What You Can Actually Do With a 16GB VRAM GPU and Local AI
If you have a 16GB VRAM GPU sitting in your workstation, you're closer to running your own AI infrastructure than you think. Here's what 353 real runs look like.

There’s a version of local AI that gets talked about online a lot. Massive server racks. Tens of thousands of dollars in hardware. Enterprise-grade everything.
That’s not what I’m talking about here.
This is about what happens when a solo builder with a decent workstation decides to stop paying per token and start running their own inference. Not to serve users. Not to build a startup. Just to automate personal work reliably, cheaply, and without sending everything to the cloud.
If you have a GPU with 16GB VRAM, like an RTX 5080, an RTX 4080, or anything in that class, you are much closer to running your own useful AI setup than most people think.
The setup
My workstation runs an RTX 5080 with 16GB VRAM, a Ryzen 9, and 32GB of system RAM. Ollama handles model serving. A Cloudflare tunnel makes it accessible remotely, so it is not just a local box. I can hit it from anywhere.
It was not plug-and-play. There was some configuration involved. But once it was running, it stayed running. No subscriptions. No rate limits. No API bill waiting at the end of the month.
That part matters more than the hardware bragging rights. The real question is not whether you can do this. You can. The question is whether it performs well enough to be useful.
353 runs later
After 353 inference runs across 30 days, three models settled into rotation.
The first was llama3:latest. It averaged 121 tok/s, with around 7 second response times. It used 4.5GB of VRAM, kept the GPU at about 94% utilisation, and sat around 43°C. Fast, reliable, light on resources. It is the model you reach for when you need something quick and consistent.
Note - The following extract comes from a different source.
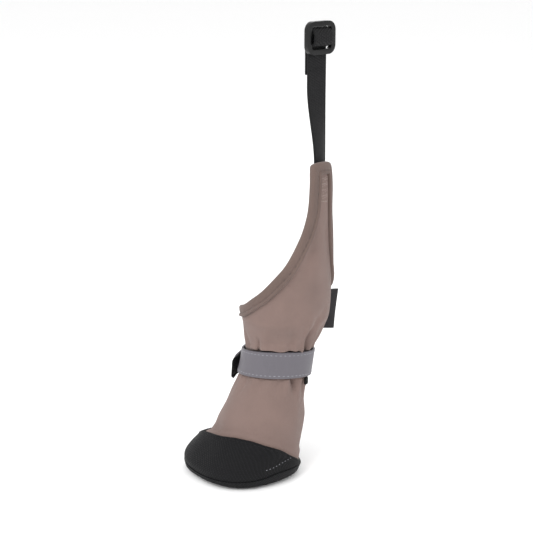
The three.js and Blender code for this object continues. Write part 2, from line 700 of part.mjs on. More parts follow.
// The webbing's loop: up behind the lower bar, out over the middle bar, back through the upper slot and
// down behind itself. Drawn in the plane of `out` and height, then pushed out to the webbing's width.
function makeLoop(joinHeight) {
  const half = WEBBING_THICKNESS / 2;
  const front = SLIDER_THICKNESS / 2 + CLEARANCE + half;
  const middle = sliderBottom + SLIDER_HEIGHT / 2;
  const slot = (SLIDER_HEIGHT - 2 * SLIDER_BAR - SLIDER_MIDDLE_BAR) / 2;
  const lowerSlot = sliderBottom + SLIDER_BAR;
  const upperSlot = middle + SLIDER_MIDDLE_BAR / 2;
  const second = behindBar + WEBBING_THICKNESS + CLEARANCE;
  const route = [
    [-behindBar, joinHeight - 1],
    [-behindBar, lowerSlot + slot * 0.25],
    [front, lowerSlot + slot * 0.77],
    [front, upperSlot + slot * 0.23],
    [-behindBar + half, upperSlot + slot * 0.72],
    [-second, upperSlot + slot * 0.5],
    [-second, sliderBottom - LOOP_TAIL + 3],
  ].map(([out, height]) => new THREE.Vector2(out, height));
  const offset = (side) =>
    route.map((p, k) => {
      const before = p.clone().sub(route[Math.max(k - 1, 0)]);
      const after = route[Math.min(k + 1, route.length - 1)].clone().sub(p);
      if (k === 0) before.copy(after);
      if (k === route.length - 1) after.copy(before);
      const a = before.normalize();
      const b = after.normalize();
      const normal = new THREE.Vector2(-(a.y + b.y), a.x + b.x).normalize();
      const mitre = half / Math.max(normal.dot(new THREE.Vector2(-a.y, a.x)), 0.5);
      return p.clone().addScaledVector(normal, side * mitre);
    });
  const outline = new THREE.Shape([...offset(1), ...offset(-1).reverse()]);
  const loop = new THREE.ExtrudeGeometry(outline, { depth: WEBBING_WIDTH, bevelEnabled: false });
  loop.translate(0, 0, -WEBBING_WIDTH / 2);
  const up = new THREE.Vector3(0, 0, 1);
  const frame = new THREE.Matrix4().makeBasis(sliderOut, up, sliderOut.clone().cross(up));
  frame.setPosition(sliderCentre.x, sliderCentre.y, 0);
  return loop.applyMatrix4(frame);
}

// A rectangle with round corners, as a shape or as a hole.
function roundedRectangle(Kind, width, height, radius, middle) {
  const x = width / 2;
  const y = height / 2;
  const r = radius;
  const path = new Kind();
  path.moveTo(-x + r, middle - y);
  path.lineTo(x - r, middle - y);
  path.absarc(x - r, middle - y + r, r, -Math.PI / 2, 0, false);
  path.lineTo(x, middle + y - r);
  path.absarc(x - r, middle + y - r, r, 0, Math.PI / 2, false);
  path.lineTo(-x + r, middle + y);
  path.absarc(-x + r, middle + y - r, r, Math.PI / 2, Math.PI, false);
  path.lineTo(-x, middle - y + r);
  path.absarc(-x + r, middle - y + r, r, Math.PI, 1.5 * Math.PI, false);
  return path;
}

// The slider: a plastic frame with three bars and two slots.
function makeSlider() {
  const bevel = 0.5;
  const slot = (SLIDER_HEIGHT - 2 * SLIDER_BAR - SLIDER_MIDDLE_BAR) / 2;
  const slotMiddle = SLIDER_MIDDLE_BAR / 2 + slot / 2;
  const slotWidth = SLIDER_WIDTH - 2 * SLIDER_RAIL;
  const shape = roundedRectangle(
    THREE.Shape,
    SLIDER_WIDTH - 2 * bevel,
    SLIDER_HEIGHT - 2 * bevel,
    SLIDER_CORNER - bevel,
    0,
  );
  for (const middle of [-slotMiddle, slotMiddle])
    shape.holes.push(
      roundedRectangle(THREE.Path, slotWidth + 2 * bevel, slot + 2 * bevel, slot * 0.3, middle),
    );
  const frame = new THREE.ExtrudeGeometry(shape, {
    depth: SLIDER_THICKNESS - 2 * bevel,
    bevelThickness: bevel,
    bevelSize: bevel,
    bevelSegments: 1,
    curveSegments: 3,
  });
  frame.translate(0, 0, -SLIDER_THICKNESS / 2 + bevel);
  const up = new THREE.Vector3(0, 0, 1);
  return frame.applyMatrix4(
    new THREE.Matrix4().makeBasis(sliderAcross, up, sliderOut).setPosition(sliderCentre),
  );
}

const taupe = { color: 0x95847c, roughness: 0.75, metalness: 0 };
const black = { color: 0x26272a, roughness: 0.55, metalness: 0 };
const pieces = {
  outsole: [makeOutsole(), black],
  insole: [makeInsole(), { color: 0x3b3b3d, roughness: 0.9, metalness: 0 }],
  upper: [makeUpper(), taupe],
  toe_cap: [makeToeCap(), black],
  heel_counter: [makeHeelCounter(), black],
  collar_hem: [makeHem(), taupe],
  strap_backing: [makeRibbon(CLEARANCE, CLEARANCE + BACKING_THICKNESS), black],
  ankle_strap: [
    makeRibbon(2 * CLEARANCE + BACKING_THICKNESS, CLEARANCE + STRAP_STACK),
    { color: 0x808188, roughness: 0.5, metalness: 0 },
  ],
  side_label: [makeLabel(), { color: 0x2c2b2e, roughness: 0.8, metalness: 0 }],
  lift_strap: [makeLiftStrap(), { color: 0x1e1f21, roughness: 0.85, metalness: 0 }],
  strap_slider: [makeSlider(), { color: 0x17181b, roughness: 0.35, metalness: 0 }],
};

const boot = new THREE.Group();
for (const [name, [geometry, look]] of Object.entries(pieces)) {
  const mesh = new THREE.Mesh(geometry, new THREE.MeshStandardMaterial(look));
  mesh.name = name;
  boot.add(mesh);
}

export default boot;
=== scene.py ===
# %% [markdown]
# # A dog boot in soft shell, webbing and dotted grip fabric
#
# The boot is a left front one: a taupe sleeve on a black cupped foot, an ankle strap, and a tall flap on
# the outer side that carries a webbing lift strap with a plastic slider. A fixed frame with the real
# sizes is loaded first, and every piece below is a finer version of one of its solids, in the same place.
#
# Cloth is best made from one shared surface. All layers here are grids laid on the same skin at their own
# distance from it, so they can never drift apart as separately sculpted meshes would.

# %% Load the fixed frame
import math
from contextlib import contextmanager

import bpy
import numpy as np
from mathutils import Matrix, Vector, noise


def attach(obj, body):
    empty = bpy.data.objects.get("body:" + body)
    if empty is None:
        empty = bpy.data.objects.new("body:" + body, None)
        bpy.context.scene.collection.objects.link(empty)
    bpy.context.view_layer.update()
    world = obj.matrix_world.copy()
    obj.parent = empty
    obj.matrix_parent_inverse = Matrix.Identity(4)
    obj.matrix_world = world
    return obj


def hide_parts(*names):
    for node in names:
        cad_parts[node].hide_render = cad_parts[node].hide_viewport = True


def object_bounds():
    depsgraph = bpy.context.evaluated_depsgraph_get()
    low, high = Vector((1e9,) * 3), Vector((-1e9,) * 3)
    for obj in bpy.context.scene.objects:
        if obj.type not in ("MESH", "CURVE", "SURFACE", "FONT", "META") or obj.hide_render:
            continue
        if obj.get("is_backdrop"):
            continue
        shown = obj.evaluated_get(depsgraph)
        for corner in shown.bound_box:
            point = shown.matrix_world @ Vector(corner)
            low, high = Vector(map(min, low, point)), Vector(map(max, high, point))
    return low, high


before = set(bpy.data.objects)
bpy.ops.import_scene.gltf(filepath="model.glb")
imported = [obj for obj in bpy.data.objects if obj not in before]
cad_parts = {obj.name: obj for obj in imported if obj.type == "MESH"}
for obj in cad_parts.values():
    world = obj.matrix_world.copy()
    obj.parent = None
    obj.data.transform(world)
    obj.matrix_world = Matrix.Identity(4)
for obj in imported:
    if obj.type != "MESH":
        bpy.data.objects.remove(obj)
cad_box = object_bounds()
MM = 0.001
BODY = "root"
print("nodes:", ", ".join(sorted(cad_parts)))

# %% [markdown]
# The skin is worked out from horizontal sections, as a shoemaker's last is: how far each reaches forward,
# back and to the side of its own middle, where that middle stands, and how square its outline is. A curve
# that runs smoothly through the rows, and never past them, gives every height in between.

# %% The sizes that all pieces share, in millimetres
WALL, CLEARANCE = 1.6, 0.3
COLLAR_LOW, FLAP_TOP = 98.0, 188.0
LEVEL_HEIGHTS = [0.0, 68.0, COLLAR_LOW, FLAP_TOP]  # floor, ankle, collar's low point, flap's top
LENGTH_WIDTH = {"foot": (65, 66), "ankle": (38, 37), "collar": (53, 50)}
BACK_OUT = {"ankle": (20, 10), "collar": (20, 16.5)}
SECTIONS = [  # level, follows, fore, aft, side, back, out, square
    (0.045, "foot", 0.5, 0.42, 0.475, 0.15, 0, 2.45),
    (0.115, "foot", 0.512, 0.44, 0.497, 0.15, 0.02, 2.45),
    (0.175, "foot", 0.492, 0.45, 0.482, 0.19, 0.07, 2.4),
    (0.24, "foot", 0.455, 0.443, 0.452, 0.27, 0.16, 2.3),
    (0.305, "foot", 0.425, 0.43, 0.418, 0.37, 0.28, 2.2),
    (0.385, "foot", 0.402, 0.41, 0.395, 0.48, 0.42, 2.1),
    (0.475, "foot", 0.388, 0.39, 0.378, 0.56, 0.53, 2.05),
    (0.6, "foot", 0.36, 0.36, 0.352, 0.66, 0.65, 2),
    (0.74, "foot", 0.327, 0.327, 0.32, 0.79, 0.78, 2),
    (0.86, "ankle", 0.518, 0.515, 0.525, 0.91, 0.9, 2),
    (1.0, "ankle", 0.5, 0.5, 0.5, 1, 1, 2),
    (1.31, "ankle", 0.51, 0.515, 0.515, 1.3, 1.2, 2),
    (1.5, "collar", 0.4, 0.41, 0.425, 1.5, 1.45, 2),
    (1.75, "collar", 0.445, 0.46, 0.465, 1.75, 1.76, 2),
    (2.0, "collar", 0.49, 0.505, 0.5, 2, 2, 2),
    (2.2, "collar", 0.505, 0.52, 0.515, 2, 2.05, 2),
    (3.0, "collar", 0.49, 0.49, 0.5, 2, 2.1, 2),
]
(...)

The second was qwen2.5:7b. This became the standout. It averaged 139 tok/s, with 9 second responses and 4.85GB of VRAM. Peak throughput hit 169 tok/s on a good run. Output quality was better than llama3 for anything involving writing or structured content, while staying just as fast. It became the default for production pipeline runs.
The third was qwen3:14b. This averaged 51 tok/s with a 99 second response time and 5.3GB of VRAM, while the GPU hit 61°C. It is slow by comparison, and it knows it. There is a built-in reasoning phase that thinks before it responds. That adds latency, but also quality on complex tasks. Not a model for quick jobs. Genuinely useful for harder ones.
A fourth model, Devstral:24b, Mistral’s purpose-built agentic model, ran 5 times and got cut. It averaged 36 tok/s, barely used the GPU at 84% utilisation, and could not reliably call tools. More on that in a separate article.
What 16GB VRAM actually means
The VRAM ceiling matters more than people expect.
The rule is simple: keep your model fully in VRAM. The moment layers spill into system RAM, you pay a severe performance penalty. Benchmarks on the RTX 5090, a 32GB card, show that running a 70B model with even partial RAM offload drops throughput to under 5 tokens per second. A card that should be fast becomes sluggish the moment the model does not fit.
With 16GB, you are working comfortably with 7B to 14B parameter models. That is the sweet spot. Small enough to fit entirely in VRAM, capable enough to produce genuinely useful output.
qwen2.5:7b at 139 tok/s is not a compromise. It is fast, sharp, and fits with room to spare at 4.85GB. Pushing to 32B models on 16GB is technically possible, but practically painful. The speed hit from partial offload usually makes a smaller, faster model the smarter choice.
What it is actually good for
Local inference at this scale is great for personal workflow automation where you control the volume.
Scheduled tasks. Content pipelines. Local scripts that need a language model in the loop. That is the zone where this setup works without drama.
The key distinction is that you are not building for users. You are building for yourself. That changes the math entirely. A 9 second response from qwen2.5:7b is fine when the job runs overnight. A 99 second response from qwen3:14b is fine when I am generating one thoughtful piece of content, not running a queue of fifty.
For anything requiring structured JSON output on critical pipeline steps, a frontier API is still more reliable. I would not pretend otherwise. But for the bulk of generation work, the volume tasks, the “run this fifty times” use cases, local inference handles it. The output quality is good enough to have been in production for a month without issues.
The honest starting point
16GB VRAM is enough. You do not need a 5090. You do not need dual cards.
For personal automation at solo-builder scale, a single mid-to-high range GPU running 7B to 14B models gets the job done.
The models have crossed a threshold. qwen2.5:7b running at 139 tok/s on a consumer GPU, fully local, zero API cost per run, that was not the reality two years ago. It is now.
If you have been sitting on the fence about whether local AI is worth exploring, my short answer is yes. Start with a 7B model, see what it can do for your workflow, and go from there.
The cloud API is not going anywhere. But you do not need it for everything anymore.